Absolute Konsumpflicht, am besten jährlich.



Spoiler-Info: saD nrohniE sseil hcim rov ennoW uz nedoB neheg. llovrednuW.

9/10/2012

Dazed and Confused, Richard Linklater

Dies, nicht dies. Weil die 1990er ja so wenig zu bieten hatten lobte man sich mal wieder eine aufregendere Zeit herbei, nämlich die 1970er. Dies ist das Zeitfenster, in dem verwirrende Unterhaltungselektronik noch nicht so allgegenwärtig die Blicke leerte und man daheim vor selbiger vor sich hin kiffte. Nein, damals rottete man sich zu mehreren auf Feldern und Wiesen und unter Bäumen dazu zusammen. Überhaupt wurde mehr geredet - nicht so anstrengend in eine Richtung hinein wie in den 1960ern sondern eher performativ zum Zeitvertreib. Überhaupt teilen sich in DaC viele Leute mit. Aber niemand leidet so richtig. Das vermeintliche seelische Trauma körperlicher Züchtigung durch Ältere (die Schule ist aus und die Oberstufe verpaddelt die Mittelstufe mit derbem Hölzern) ist eigentlich gar nicht so schlimm.

Die Nähe zu American Graffiti ist verblüffend: auch hier stehen cruisende Autos mit ihren Insassen im Mittelpunkt und man weiß nicht genau ob sie ein episches Gleichnis auf moderne Menschheiten sind oder ihr Fehlen schlichtweg verstören würde. Vermutlich letzteres: Linklater hat einen sehr, sehr lockeren Film abgeliefert, der auf Sympathien baut und keine Zerwürfnisse zulässt. Sie eint die Generationen vor der Leinwand. Harmlos? Vielleicht. Boys will be boys. Bei DaC ist das ein freundliches Versprechen.

9/09/2012

Kingdom Come, Alex Ross & Mark Waid

Dieser. Ka-Boooooom! KC ist eine erdige, markante, unprätentiöse, bildgewaltige DC-Heldenorgie. Es geht freilich wieder um das Ende der Welt und um die Rolle von Helden und Vorbildern darin und wie die Kostüme innen und außen sitzen. Schon wieder ist es die nahe Zukunft, mit alternden Umhangträgern. Schon wieder müssen sie sich ganz gerontologisch kokett aufstellen und sehr kosmische Rhetoriken austauschen.

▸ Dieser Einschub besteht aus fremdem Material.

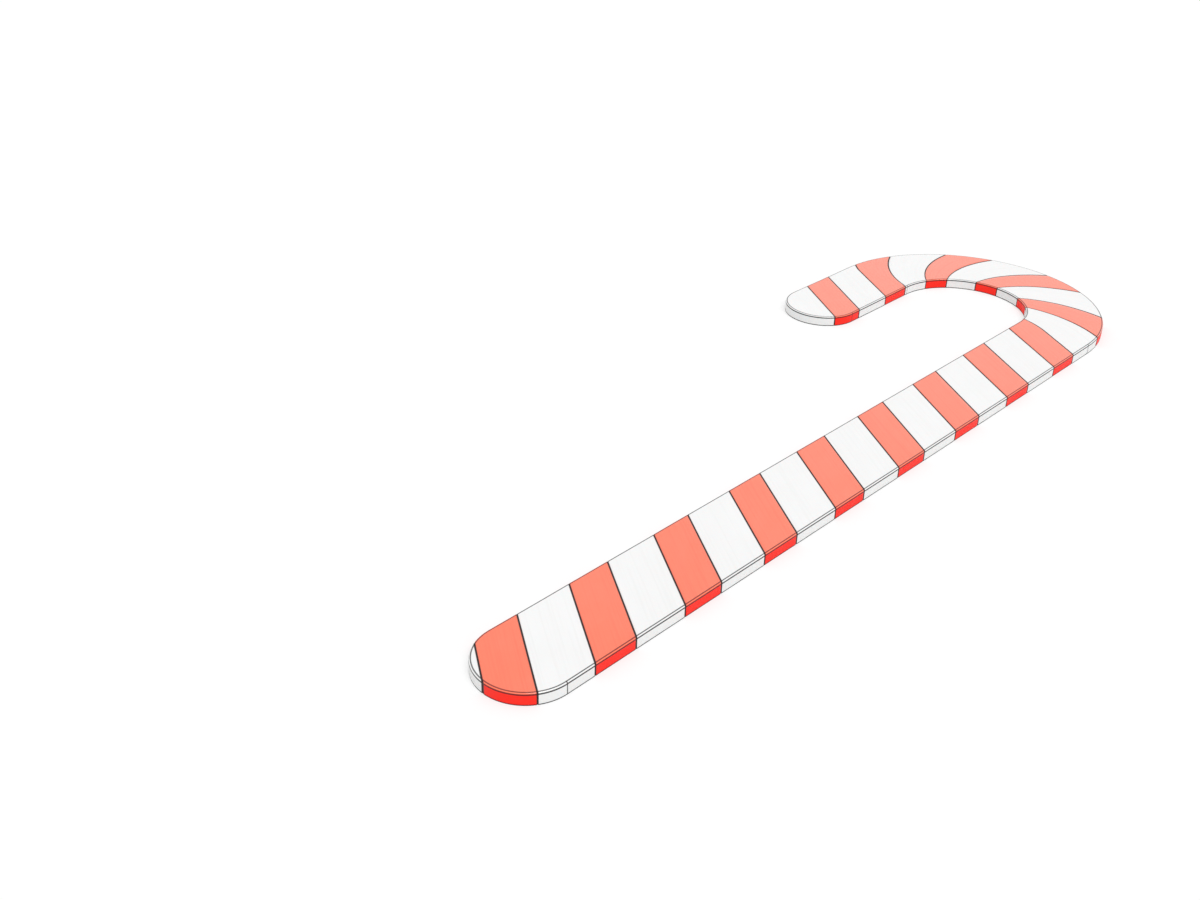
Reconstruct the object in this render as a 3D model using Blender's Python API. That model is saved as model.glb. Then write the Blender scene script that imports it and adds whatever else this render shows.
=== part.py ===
"""A flat candy cane of peppermint hard sugar, lying on its underside.

The cane is one slab: a long straight shaft, a half-circle hook and a short
straight tail, with a round end at the foot and at the tail. Its upper rim is
rounded and its lower rim is sharp. Slanted red bands cross the white sugar and
run straight down its sides.

Units are metres. +Y runs along the shaft towards the hook, the shaft is on the
+X side and the tail on the -X side, and +Z is up. The origin is below the
middle of the cane's box, on the surface that the cane lies on.

Places on the cane are given along and across its centre line. Along starts at
the centre of the foot's round end, and across is positive towards the outside
of the hook. A band's edge is a slanted line, and its station is the distance
along at which it crosses the centre line.
"""

import math

import bmesh
import bpy

# Driving dimensions
CANE_LENGTH = 0.150          # from the foot's tip to the top of the hook
SUGAR_WIDTH = 0.01267        # across the shaft, the hook and the tail
SUGAR_THICKNESS = 0.00168    # from the underside to the upper face
RIM_RADIUS = 0.00022         # rounding of the upper rim
HOOK_RADIUS = 0.01726        # of the hook's centre line
TAIL_LENGTH = 0.01731        # straight stretch beyond the hook

# Bands
BAND_COUNT = 14
BAND_PITCH = 0.01485         # along the shaft, from one band to the next
BAND_WIDTH = 0.00652         # along the shaft
BAND_SLANT = -0.666          # run along the cane for each unit across it
FIRST_BAND = -0.00639        # station at which the first band starts
BAND_CLOSING = 0.02          # share by which the bands close up beyond the shaft

# Mesh steps
HOOK_STEPS = 60              # along each side of the hook
END_STEPS = 24               # round each end
ACROSS_STEPS = 4             # along each band's edge
CLOSEST = 0.0004             # least distance between neighbouring outline points
RIM_SEGMENTS = 4
SAME_AS_NEIGHBOUR = -1       # gives a rim face the sugar of the face beside it
SIDE_RISE = 0.5              # a face whose normal rises less than this is a side
SMOOTH_ANGLE = math.radians(50.0)

# Worked out from the above
HALF_WIDTH = SUGAR_WIDTH / 2
SHAFT_LENGTH = CANE_LENGTH - SUGAR_WIDTH - HOOK_RADIUS
HOOK_LENGTH = math.pi * HOOK_RADIUS
PATH_LENGTH = SHAFT_LENGTH + HOOK_LENGTH + TAIL_LENGTH
END_REACH = HALF_WIDTH * math.hypot(1.0, BAND_SLANT)
ORIGIN_X = -HOOK_RADIUS
ORIGIN_Y = CANE_LENGTH / 2 - HALF_WIDTH

WHITE_SUGAR = (0.80, 0.80, 0.79, 1.0)
RED_SUGAR = (0.85, 0.035, 0.020, 1.0)
SUGAR_ROUGHNESS = 0.18


def clear_scene():
    """Remove every object that the file opened with."""
    for item in list(bpy.data.objects):
        bpy.data.objects.remove(item, do_unlink=True)


def sugar_material(name, colour):
    """Return a glossy boiled-sugar material of one colour."""
    material = bpy.data.materials.new(name)
    material.use_nodes = True
    shader = material.node_tree.nodes["Principled BSDF"]
    shader.inputs["Base Color"].default_value = colour
    shader.inputs["Roughness"].default_value = SUGAR_ROUGHNESS
    shader.inputs["Metallic"].default_value = 0.0
    return material


def plan_position(along, across):
    """Return the plan position of a place on the cane."""
    if along <= SHAFT_LENGTH:
        x = across
        y = along
    elif along <= SHAFT_LENGTH + HOOK_LENGTH:
        turn = (along - SHAFT_LENGTH) / HOOK_RADIUS
        reach = HOOK_RADIUS + across
        x = reach * math.cos(turn) - HOOK_RADIUS
        y = SHAFT_LENGTH + reach * math.sin(turn)
    else:
        x = -2 * HOOK_RADIUS - across
        y = SHAFT_LENGTH - (along - SHAFT_LENGTH - HOOK_LENGTH)
    return x - ORIGIN_X, y - ORIGIN_Y


def station_of(place):
    """Return the station of the slanted line through a place."""
    along, across = place
    return along - BAND_SLANT * across


def end_places():
    """Return the places round the foot's end and round the tail's end."""
    places = []
    for step in range(END_STEPS + 1):
        angle = math.pi * (step / END_STEPS - 0.5)
        reach = HALF_WIDTH * math.cos(angle)
        across = HALF_WIDTH * math.sin(angle)
        places.append((-reach, across))
        places.append((PATH_LENGTH + reach, across))
    return places


def hook_places():
    """Return the places along the hook's two sides."""
    places = []
    for step in range(HOOK_STEPS + 1):
        along = SHAFT_LENGTH + HOOK_LENGTH * step / HOOK_STEPS
        places.append((along, -HALF_WIDTH))
        places.append((along, HALF_WIDTH))
    return places


def is_outer(place):
    """Return whether a place on the outline lies on the hook's outer side.

    The two sides part at the foremost place of each round end, as seen along
    the bands' slant.
    """
    along, across = place
    if along < 0.0:
        return across > BAND_SLANT * -along
    if along > PATH_LENGTH:
        return across > -BAND_SLANT * (along - PATH_LENGTH)
    return across > 0.0


def end_crossings(offset):
    """Return how far across a slanted line enters and leaves a round end.

    Offset is the line's station, measured from the end's centre.
    """
    slant_squared = 1.0 + BAND_SLANT ** 2
    middle = -BAND_SLANT * offset / slant_squared
    half_chord = math.sqrt(END_REACH ** 2 - offset ** 2) / slant_squared
    return middle - half_chord, middle + half_chord


def edge_limit(station, side):
    """Return how far across a band's edge reaches on one side, -1 or 1."""
    limit = side * HALF_WIDTH
    along = station + BAND_SLANT * limit
    if along < 0.0:
        limit = end_crossings(station)[(side + 1) // 2]
    elif along > PATH_LENGTH:
        limit = end_crossings(station - PATH_LENGTH)[(side + 1) // 2]
    return limit


def edge_places(station):
    """Return the places along a band's edge, from the inner to the outer side."""
    inner = edge_limit(station, -1)
    outer = edge_limit(station, 1)
    places = []
    for step in range(ACROSS_STEPS + 1):
        across = inner + (outer - inner) * step / ACROSS_STEPS
        places.append((station + BAND_SLANT * across, across))
    return places


def band_edges():
    """Return the station of every band's two edges, from the foot to the tail."""
    edges = []
    for band in range(BAND_COUNT):
        start = FIRST_BAND + band * BAND_PITCH
        for station in (start, start + BAND_WIDTH):
            beyond_shaft = max(0.0, station - SHAFT_LENGTH)
            edges.append(station - BAND_CLOSING * beyond_shaft)
    return edges


def outline_places(corners):
    """Return the outline's places that keep clear of the bands' corners."""
    places = []
    for place in end_places() + hook_places():
        if min(math.dist(place, corner) for corner in corners) > CLOSEST:
            places.append(place)
    return places


def is_upper_rim(edge):
    """Return whether an edge runs between the upper face and a side."""
    if min(vert.co.z for vert in edge.verts) < SUGAR_THICKNESS / 2:
        return False
    return any(face.normal.z < SIDE_RISE for face in edge.link_faces)


class Slab:
    """The cane's slab, from flat faces, one for each band and each white stretch."""

    def __init__(self):
        """Make every vertex of the flat plan."""
        self.shape = bmesh.new()
        self.edges = [edge_places(station) for station in band_edges()]
        corners = [edge[0] for edge in self.edges] + [edge[-1] for edge in self.edges]
        self.edge_rows = [self.add_row(edge) for edge in self.edges]
        places = sorted(set(outline_places(corners)), key=station_of)
        self.outer = [place for place in places if is_outer(place)]
        self.inner = [place for place in places if not is_outer(place)]

    def add_row(self, places):
        """Add a vertex at each place and return them."""
        row = []
        for along, across in places:
            x, y = plan_position(along, across)
            row.append(self.shape.verts.new((x, y, 0.0)))
        return row

    def between(self, places, start, end):
        """Return new vertices for the places whose stations lie between two."""
        return self.add_row([place for place in places if start < station_of(place) < end])

    def add_stretch(self, index):
        """Add the face between one band edge and the next.

        Index counts the stretches from the foot. The first and the last have
        an edge on one side only, and every odd one is a red band.
        """
        start = station_of(self.edges[index - 1][0]) if index > 0 else -math.inf
        end = station_of(self.edges[index][0]) if index < len(self.edges) else math.inf
        first_row = self.edge_rows[index - 1] if index > 0 else []
        last_row = self.edge_rows[index] if index < len(self.edges) else []
        outer_side = self.between(self.outer, start, end)
        inner_side = self.between(self.inner, start, end)
        loop = first_row + outer_side + last_row[::-1] + inner_side[::-1]
        face = self.shape.faces.new(loop)
        face.material_index = index % 2

    def add_thickness(self):
        """Raise the flat plan from the surface it lies on to the upper face."""
        plan = self.shape.faces[:]
        raised = bmesh.ops.extrude_face_region(self.shape, geom=plan, use_keep_orig=True)
        upper = [item for item in raised["geom"] if isinstance(item, bmesh.types.BMVert)]
        bmesh.ops.translate(self.shape, verts=upper, vec=(0.0, 0.0, SUGAR_THICKNESS))
        bmesh.ops.recalc_face_normals(self.shape, faces=self.shape.faces)

    def round_rim(self):
        """Round the slab's upper rim, each stretch of it in its neighbour's sugar."""
        bmesh.ops.bevel(
            self.shape,
            geom=[edge for edge in self.shape.edges if is_upper_rim(edge)],
            offset=RIM_RADIUS,
            segments=RIM_SEGMENTS,
            profile=0.5,
            affect="EDGES",
            material=SAME_AS_NEIGHBOUR,
        )

    def to_mesh(self, name):
        """Build the whole slab and return it as a mesh."""
        for index in range(len(self.edges) + 1):
            self.add_stretch(index)
        self.add_thickness()
        self.round_rim()
        mesh = bpy.data.meshes.new(name)
        self.shape.to_mesh(mesh)
        self.shape.free()
        return mesh


def build_cane():
    """Build the candy cane as one solid object."""
    mesh = Slab().to_mesh("candy_cane")
    mesh.materials.append(sugar_material("white_sugar", WHITE_SUGAR))
    mesh.materials.append(sugar_material("red_sugar", RED_SUGAR))
    mesh.shade_smooth()
    mesh.set_sharp_from_angle(angle=SMOOTH_ANGLE)
    cane = bpy.data.objects.new("candy_cane", mesh)
    bpy.context.scene.collection.objects.link(cane)


clear_scene()
build_cane()
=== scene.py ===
"""Looks of a flat candy cane of peppermint hard sugar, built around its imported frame.

The cane lies on its underside. A place on it is given along and across its
centre line: along starts at the centre of the foot's round end, and across is
positive towards the outside of the hook. Every section of the cane is cut on a
slant, parallel to its red bands, and its station is the distance along at
which it crosses the centre line. A run is the way down from the upper face's
border, over the rounded rim and down the wall. Sizes are in metres.
"""

from __future__ import annotations

import logging
import math
from dataclasses import dataclass
from enum import Enum
from typing import Any

import bpy
import numpy as np
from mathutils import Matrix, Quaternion, Vector, noise


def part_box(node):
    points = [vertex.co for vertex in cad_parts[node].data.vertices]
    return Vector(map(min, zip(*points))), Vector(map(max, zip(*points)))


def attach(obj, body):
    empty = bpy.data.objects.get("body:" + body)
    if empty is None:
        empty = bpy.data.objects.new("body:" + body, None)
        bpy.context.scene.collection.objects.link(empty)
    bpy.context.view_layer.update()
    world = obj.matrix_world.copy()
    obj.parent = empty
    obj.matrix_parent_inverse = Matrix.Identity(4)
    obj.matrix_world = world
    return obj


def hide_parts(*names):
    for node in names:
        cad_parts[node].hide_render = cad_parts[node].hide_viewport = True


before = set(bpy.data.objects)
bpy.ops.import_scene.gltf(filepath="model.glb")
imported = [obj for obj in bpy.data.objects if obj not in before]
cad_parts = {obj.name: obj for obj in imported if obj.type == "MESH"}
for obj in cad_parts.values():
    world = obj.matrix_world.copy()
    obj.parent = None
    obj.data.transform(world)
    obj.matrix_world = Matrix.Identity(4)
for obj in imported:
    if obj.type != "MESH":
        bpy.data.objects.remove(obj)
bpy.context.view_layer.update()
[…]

Alex Ross hat auch Earth X für Marvel gemacht, da ging es dann um die rasante Inflation der Supermenschen. Das ging auch gut, für eine Miniserie. Vielleicht ist Ross ein genuiner Meta-Comic-Macher, einer der die Grundprinzipien in wahrhaft orgiastischen Bildern herunterbricht und für zukünftige Generationen konserviert: seine Charaktere erinnern zumindest eher an antike Helden als verpeilte Teenager mit Spinnensinn. Hier ist Wucht am Werk und sogar so seltsam alberne Charaktere wie "Shazam" Captain Marvel machen Sinn und provozieren Staunen.

Pink, Gus van Sant

Dieser. Der Regisseur schreibt also ein Buch. Dieses befasst sich freilich mit dem Filmemachen und stellt die raumzeitlichen Techniken einer kinematographischen Raumfahrt in Frage. Es gibt da einen Zwischenraum, einen oszillierenden Riss, und der heißt Pink. Mit der Manipulation von Bild und Ton kann man dort eintauchen, und es ist ein bisschen wie Zen nur irgendwie hipper und der Jugend von heute gefällt es so sehr, dass sie konspirativ drum herum schleichen kann.

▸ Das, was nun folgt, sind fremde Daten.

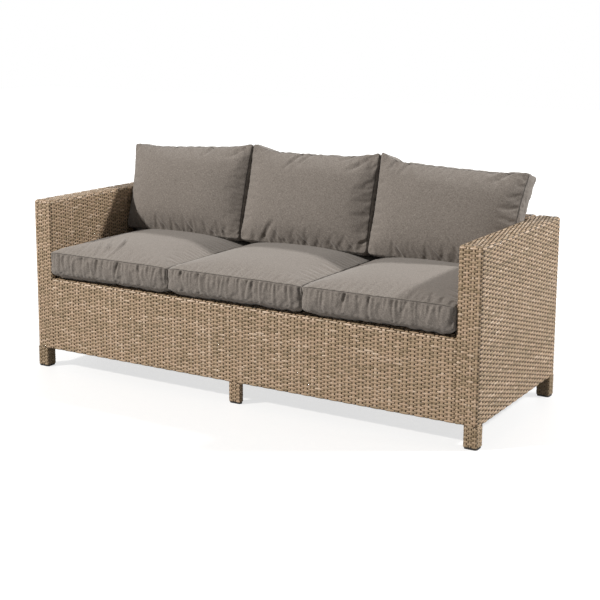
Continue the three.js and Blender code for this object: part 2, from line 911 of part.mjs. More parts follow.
// Where a back cushion's rear lower seam lies: on the seat cushion, with the crowned back
// resting on the rounded front edge of the back panel's top.
function backCushionPlace() {
  const lean = THREE.MathUtils.degToRad(backLeanDegrees);
  const edgeY = rearInside + panelEdgeRadius;
  const edgeZ = armHeight - panelEdgeRadius;
  const reach = backRearCrown + seatedGap + panelEdgeRadius;
  let y = rearInside - reach;
  let z = seatTopAt(y);
  for (let pass = 0; pass < 8; pass += 1) {
    z = seatTopAt(y) + seatedGap;
    y = edgeY - (reach + (edgeZ - z) * Math.sin(lean)) / Math.cos(lean);
  }
  return { y, z, lean };
}

function cushions() {
  const place = backCushionPlace();
  const slabs = { left: -cushionPitch, centre: 0, right: cushionPitch };
  for (const [side, x] of Object.entries(slabs)) {
    const seat = addPiece(sofa, `seat_cushion_${side}`, seatCushion(), fabricFinish);
    seat.position.set(x, seatCushionMiddle, seatCushionBottom);
    const leaning = new THREE.Group();
    leaning.position.set(x, place.y, place.z);
    leaning.rotation.x = Math.PI / 2 - place.lean;
    const back = addPiece(leaning, `back_cushion_${side}`, backCushion(), fabricFinish);
    back.position.y = backCushionHeight / 2;
    sofa.add(leaning);
  }
}

sofa.add(arm("left", -1), arm("right", 1), backPanel(), seatBase());
legs();
cushions();

export default sofa;
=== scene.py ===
import json
import math

import bpy
import numpy as np
from mathutils import Matrix, Vector


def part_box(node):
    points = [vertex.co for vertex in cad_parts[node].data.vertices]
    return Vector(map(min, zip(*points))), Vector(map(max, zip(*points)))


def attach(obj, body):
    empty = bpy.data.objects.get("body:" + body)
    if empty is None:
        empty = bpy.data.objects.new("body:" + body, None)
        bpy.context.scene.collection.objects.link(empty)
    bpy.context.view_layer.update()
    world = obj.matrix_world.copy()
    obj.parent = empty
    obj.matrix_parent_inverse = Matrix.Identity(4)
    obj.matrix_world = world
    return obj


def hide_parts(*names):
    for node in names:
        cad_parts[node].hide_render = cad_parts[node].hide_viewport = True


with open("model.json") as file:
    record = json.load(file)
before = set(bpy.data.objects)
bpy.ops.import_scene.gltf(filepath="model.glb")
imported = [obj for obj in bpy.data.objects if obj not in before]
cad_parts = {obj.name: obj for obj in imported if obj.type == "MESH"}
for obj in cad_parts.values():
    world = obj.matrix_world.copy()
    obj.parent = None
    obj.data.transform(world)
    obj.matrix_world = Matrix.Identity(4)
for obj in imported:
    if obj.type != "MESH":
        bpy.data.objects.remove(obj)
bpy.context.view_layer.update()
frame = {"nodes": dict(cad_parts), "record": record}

# Rattan garden sofa: woven panels of flat strand with round shoulders over hidden tubes, six
# woven legs, three seat cushions and three back cushions. Metres, in the frame of the packed
# part.

SIDES = ("left", "centre", "right")
QUARTER_TURN = math.pi / 2
box = {name: np.array([list(corner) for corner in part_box(name)]) for name in frame["nodes"]}

# ---------------------------------------------------------------- strand and weave sizes
# Weft: its rows' pitch and width, its thickness, how far it dives under a stake, how much a
# float arches and swells, and where in the wave the dive starts and ends.
ROW_PITCH = 0.007325
ROW_WIDTH = ROW_PITCH * 1.02
STRAND_THICK = 0.0018
STRAND_DIVE = 0.0020
FLOAT_ARCH = 0.0007
FLOAT_SWELL, DIVE_SHRINK = 0.20, -0.25
DIVE_START, DIVE_END = 0.684, 0.82
ROW_WAVER = 0.0002
WAVER_TURNS = (3, 9)
# Stakes: their width as a share of their pitch, their thickness, and how far they lie below
# the face where they show, where a float covers them and under the rows on top.
STAKE_SHARE = 0.44
ARM_STAKE_SHARE = 0.34
STAKE_THICK = 0.0012
STAKE_SHOWN = 0.0004
STAKE_DEEP = 0.0019
TOP_STAKE_DROP = 0.0016
# Sections as (across, height) in shares of the width and the thickness.
STRAND_SECTION = np.array([(-0.5, 0.42), (-0.27, 0.95), (0.27, 0.95), (0.5, 0.42)])
STAKE_SECTION = np.array([(-0.5, 0.10), (-0.34, 1.0), (0.34, 1.0), (0.5, 0.10)])
# Painted shade: how much of a point's depth below the face, and below its strand's crest,
# darkens its colour, and the extra painted shade in millimetres of the stakes on top of a
# panel and on its outer face.
WEFT_PAINTED_SHADES = (1.0, 0.55)
STAKE_PAINTED_SHADES = (0.5, 1.0)
TOP_STAKE_PAINTED_SHADE = 1.6
OUTER_STAKE_PAINTED_SHADE = 1.0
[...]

Kann man da nun queere Thesen heraus-/hineindestillieren? Nur, wenn man unübersichtliche Menschenpolitik gut findet. Das transversale, filmontologische Moment ist aber viel spannender: wie ist das, wenn einer die ganze Zeit "infomercials" dreht und dann auf einmal in echte Filmkunst hineinstolpert? Kommt man dann nicht unweigerlich zu kniffligen und letztlich erhabenen Fragen über Zeit, Raum, Menschen, Richtung, Bewegung, Erinnerung, Horizonte (siehe Gerry) und dergleichen? Die Künstlerkolchose des Protagonisten ist jedenfalls ein herrlicher Nährboden für derlei Ausflüge und alle Beteiligten können sich, einmal dem windigen Tagesgeschäft der Seilschaften und den PR-Projekten entkommen, den wichtigen Dingen der Existenz zuwenden. Und das geht freilich nur durch Kameras, also Gehirne.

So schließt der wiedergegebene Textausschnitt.